Certain issues are exclusively handled by Congress, including currency, immigration, and bankruptcy, and states cannot create their own laws in these areas. Congress also retains authority for any matters that may cross state lines.
States have the right to rule matters within their own borders, as long as the state legislature does not impede on exclusively federal powers or infringe upon constitutional rights.
The Preemption Doctrine
The Preemption Doctrine arose from the Supreme Court case Altria Group v. Good, 555 U.S. 70 (2008). In this case, the Supreme Court ruled that state laws found to be in conflict with federal laws are powerless.
However, despite ruling in favor of federal law being the higher authority, this doctrine advises that courts should lean toward siding with the state rather than federal authority whenever ambiguity is present.
During Altria Group v. Good, the Supreme Court considered the difference between various forms of preemption and outlined methods to determine if Congress had intended for federal law to preempt any state laws.
These forms of preemption are express preemption, implied preemption, conflict preemption, and field preemption.
Express preemption occurs when Congress asserts that a statute preempts federal law, typically including a preemption clause in the written statute.
To determine express preemption, the state law in conflict must be evaluated to determine if the issue falls within the scope of what Congress intended with the federal law.
When Congress does not explicitly include a provision for preemption in the written statute, it may be the case that federal law preempts state law.
When the state and federal laws directly conflict or when a federal law already governs the field state law tries to regulate, implied preemption can cause a court to err on the side of the federal law.
Sometimes, conflicts may arise between federal and state laws when they directly contradict each other.
This can make it impossible to comply with both laws, or create a situation in which an individual violates one law to comply with the other. In these situations, preempting state law is necessary.
Field preemption occurs when federal laws cover a field of law so thoroughly that there is no room for the states to alter it.

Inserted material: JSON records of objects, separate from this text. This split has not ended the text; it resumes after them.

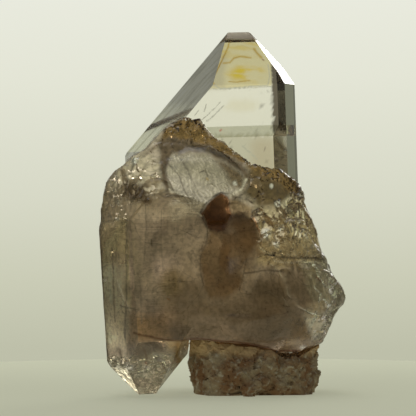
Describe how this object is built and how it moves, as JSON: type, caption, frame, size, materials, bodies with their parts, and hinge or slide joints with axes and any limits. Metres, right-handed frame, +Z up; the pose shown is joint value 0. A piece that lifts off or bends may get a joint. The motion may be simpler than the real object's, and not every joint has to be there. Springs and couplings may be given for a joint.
{
  "type": "quartz crystal cluster",
  "caption": "Natural cluster of pale smoky-lilac amethyst: a clear chisel-tipped crystal standing in etched intergrown crystals on a stained rock base.",
  "frame": {"origin": "middle of the bounding box at the level that the cluster rests on", "axes": "+Z up, along the height of the clear crystal; +X to the right and -Y towards the viewer, as the cluster is shown"},
  "size_m": [0.0402, 0.024, 0.0596],
  "materials": {
    "quartz": "clear to cloudy pale smoky-lilac quartz, glassy flat faces above, etched and frosted below",
    "matrix_rock": "rough granular rock, tan and orange-brown with iron stain"
  },
  "bodies": {
    "root": {"crystal_cluster": "quartz", "matrix_base": "matrix_rock"}
  },
  "joints": []
}
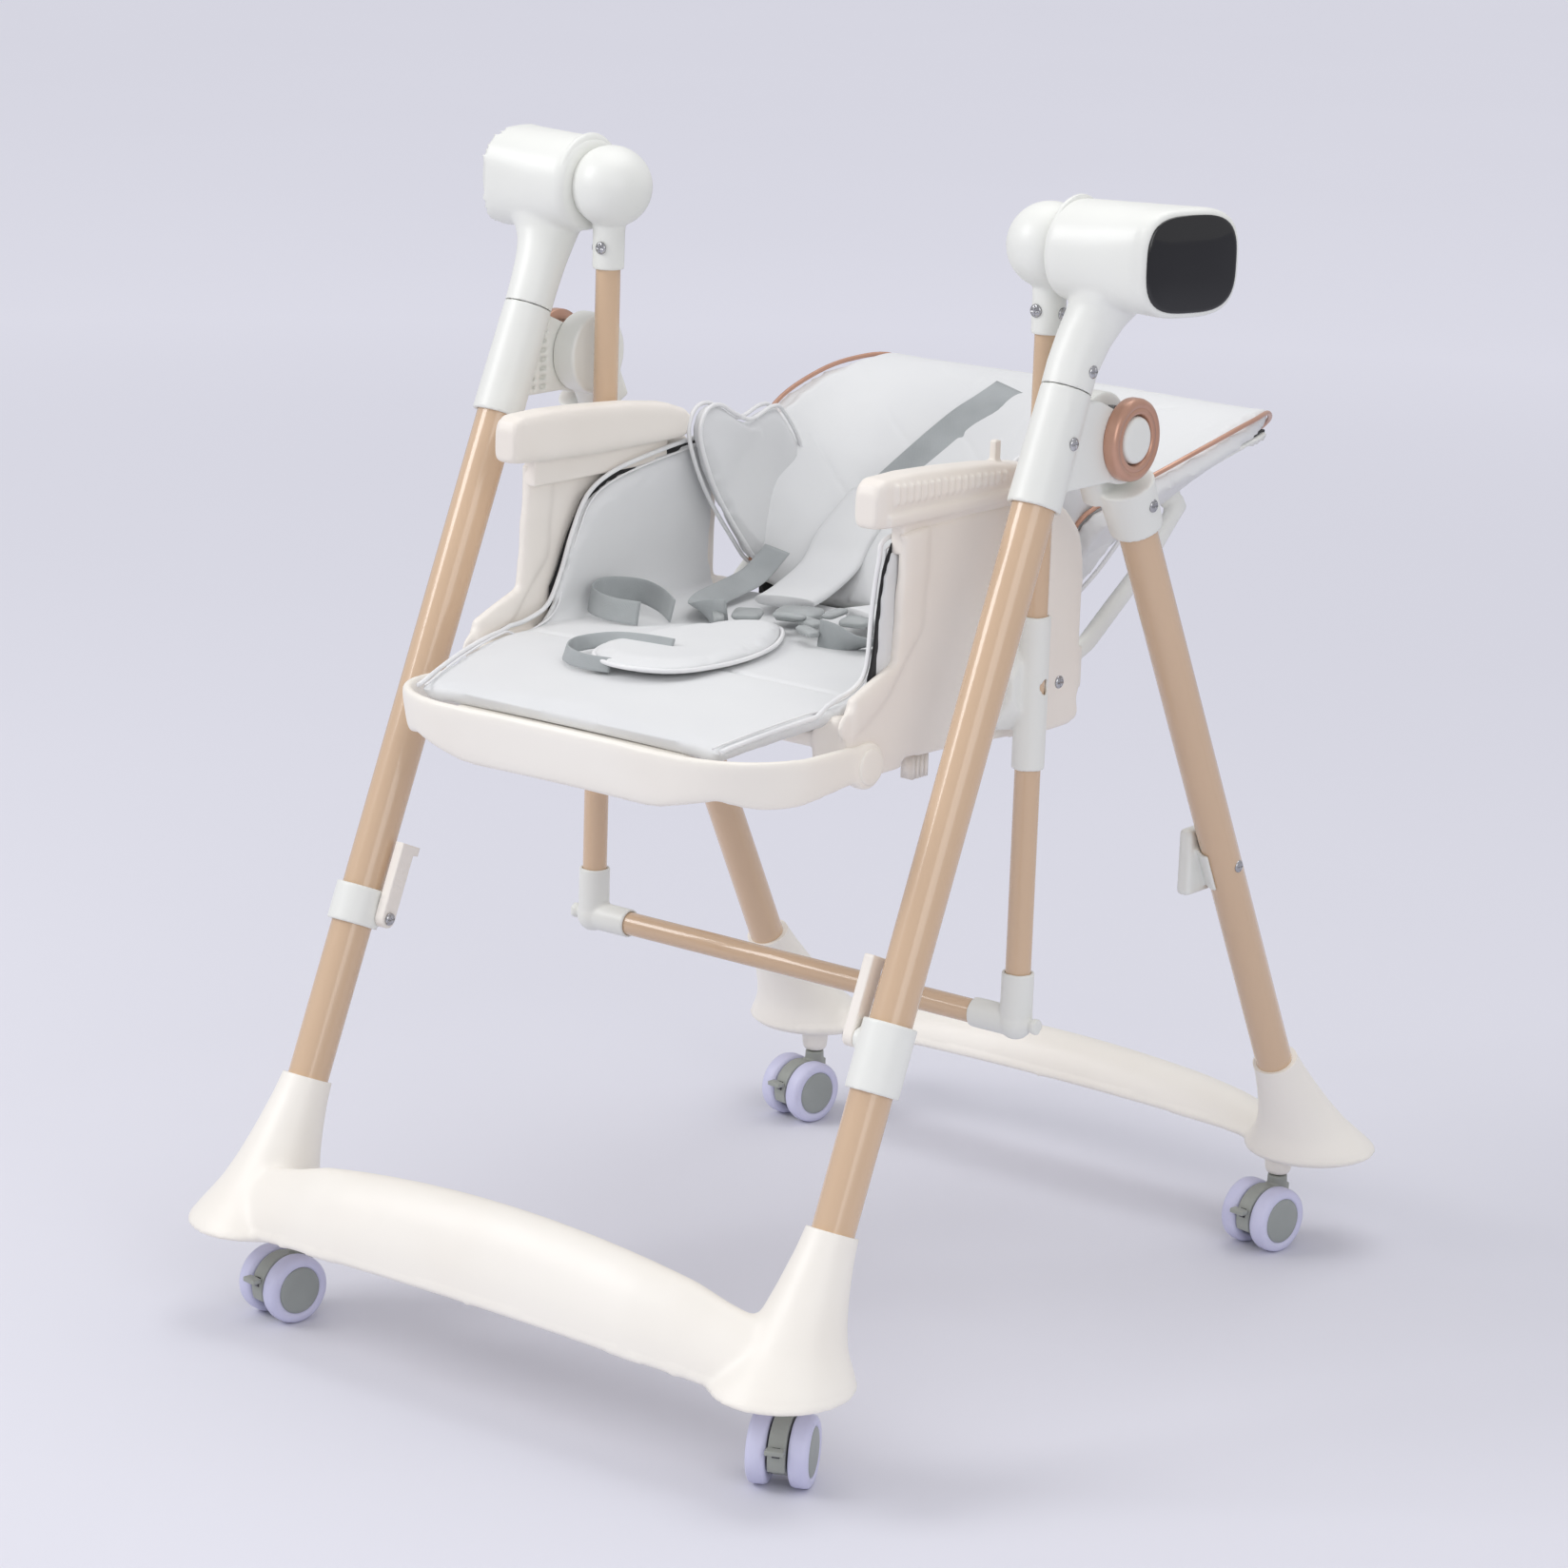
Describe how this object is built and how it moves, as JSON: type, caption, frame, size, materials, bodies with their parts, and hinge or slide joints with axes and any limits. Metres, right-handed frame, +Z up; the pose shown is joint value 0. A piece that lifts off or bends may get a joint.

Currency, immigration, and bankruptcy law are three examples of this.
Rules for regulatory preemption
President Clinton’s August 4, 1999 Executive Order 13132, “Federalism,” outlines a policy for handling conflict between federal and state law. In Section 4, preemption is addressed, granting three situations for federal law to preempt state law. These are:
- In cases of express preemption
- In cases of intended preemption with clear evidence
- In cases where the state law directly impedes the regular enforcement of federal law.
When State Law Prevails
Put simply, state law prevails when it affords residents within its boundaries additional liberties without impeding on federally governed fields of law. This means that sometimes, there may be a contradiction between federal and state law.
As long as federal laws exist, it is possible for the federal government to supersede state law. For example, several states have legalized recreational marijuana use. This is still federally illegal, though in certain states, it can be bought readily from dispensaries.
While the federal government can choose to step in and enforce federal laws when state laws allow additional liberties, it does not always happen.
It is for this reason, that we see states that allow recreational marijuana, or before gay marriage became legal federally, states allowed same-sex couples to marry.
Examples of Conflicts
Two of the most common examples of federal vs. state laws include gay marriage and marijuana usage. In these instances, there is a direct conflict between state and federal laws, both resulting in states being allowed to change their legislature to contradict federal regulations.
Marriage has been a state issue, with minimum age requirements and processes to get licenses varying from locality to locality.
The Defense of Marriage Act, passed in 1996, specified that federal marriage benefits, such as filing joint income taxes or receiving spousal Social Security payments, would be exclusive for heterosexual couples, even if states legalized same-sex marriages.
While same-sex marriage is now legal federally, this is a relatively recent development, only being changed in 2015. In 2004, Massachusetts became the first state to legalize same-sex marriages following a 2003 decision.
In this case, state law prevailed within state boundaries and the marriages were legally binding within Massachusetts. However, these marriages were not recognized outside state boundaries until later.
As the states granted more liberties than the federal law allowed when legalizing gay marriage, they took preemption within their borders.
Recreational marijuana usage is still considered a federally controlled substance, but several states have ruled otherwise.
In some states, licensed dispensaries sell marijuana for recreational consumption, but have met challenges due to the federal laws. Despite being licensed, federal laws prohibit banks and credit card companies from doing business with them.
In decriminalized states, recreational users following state laws will not be penalized, but the federal government still retains the authority to intervene at any time.